Yes the people over at Microsoft do (quite?) some stuff the correct way. Among those things is the excessive usage of DNS SRV records.
I’m saying this because I think a some tools will benefit from the usage, namely:
- Firefox (that even benefits end users not only IT people) and
- Configuration Management Tools
Consider the following use cases:
- Mass hosting SSL enabled websites
- Discovering where get information or where to put it for automated tools
- Automagically discover where a login service is
- …
The tool that comes to my mind first is puppet. We use the tool quite extensively in our infrastructure and now deploying a new host is actually just the work of a few minutes. Thanks to my colleagues who invested vast amounts of time into setting up all the modules we need puppet will nearly automatically configure a host and even set up tests in Nagios to make sure service availability.
However the main “problem” remaining (although solved by using a packages tailored to our needs) is the conventions a default puppet installation makes. Namely it expects the master host to be reachable by DNS on a host named “puppet“. That isn’t consistent with the naming scheme we made up for our hosts. So why not use a perfectly available standard to discover where the correct endpoint is (yes Microsoft keeps to a standard – at least in some way)?
Staying with the example of puppet I’d like to see that puppet tries to find the master node by doing a DNS query that asks for the _x-puppet._tcp.example.com SRV record. So in accordance to our naming schema we could simply answer with its-devl-puppet01.example.com or any other suitable host.
So what about the rest of the above examples?
Consider SSL mass hosting with a single IP and say you give each VHost another port starting at 8441.
_https._tcp.example.com. 3600 IN SRV 0 10 8441 www.example.com. _https._tcp.example.net. 3600 IN SRV 0 10 8442 www.example.net. _https._tcp.example.org. 3600 IN SRV 0 10 8443 www.example.org.
Granted with Server Name Indication that problem is already solved, but I know a few setups that for certain reasons won’t be able to upgrade to packages that are able to use that technique. And personally I think that this approach is nicer especially since it solves this problem for every service. Take Thunderbird 3, it tries autodiscovery but quite often fails. If there was a _pop3._tcp.example.com SRV entry it would just work.
Also granted, there are quite a few protocols that already benefit from this, Kerberos clients, should do, (or rather “RFC4120 compliant clients” should do) autodiscovery in the way I described it.

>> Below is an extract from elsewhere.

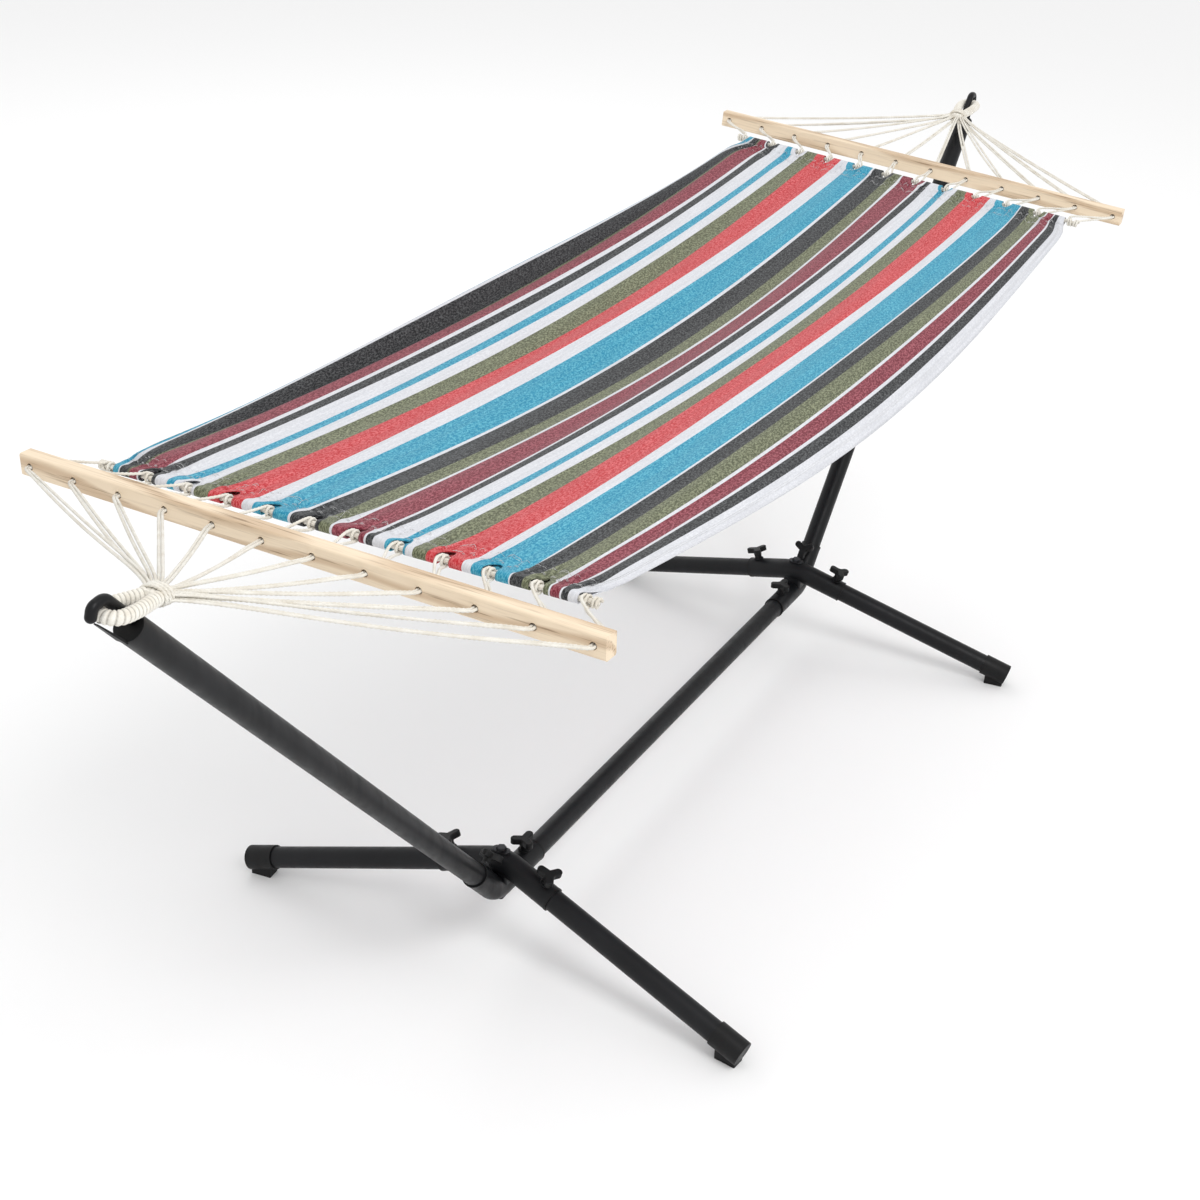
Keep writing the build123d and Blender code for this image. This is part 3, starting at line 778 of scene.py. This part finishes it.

So actually this is a plea to the developers out there. If you create services that expect some endpoint reachable over TCP or UDP don’t just juse a “This is the default hostname convention”. Nothing wrong with that as a fallback, but please (please, please) also allow us SysAdmins who have to deal with compliance rules to use existing ways to specify where to connect to that automagically work, and don’t have to edit a file on every box or instance we have to take care of.
Especially for cases like configuration management, once tested we like to roll stuff out on quite a few boxes, and to keep maintenance low we also love it if we can use the default upstream sources (be it from the favorite distribution or the original upstream). And that is the case I’m making here. We have to be compliant with some rules and probably have (or have to) access more boxes than a single developer, so we may encounter cases you haven’t thought of.
We are happy to send you accurate bug reports but please listen to us sometimes.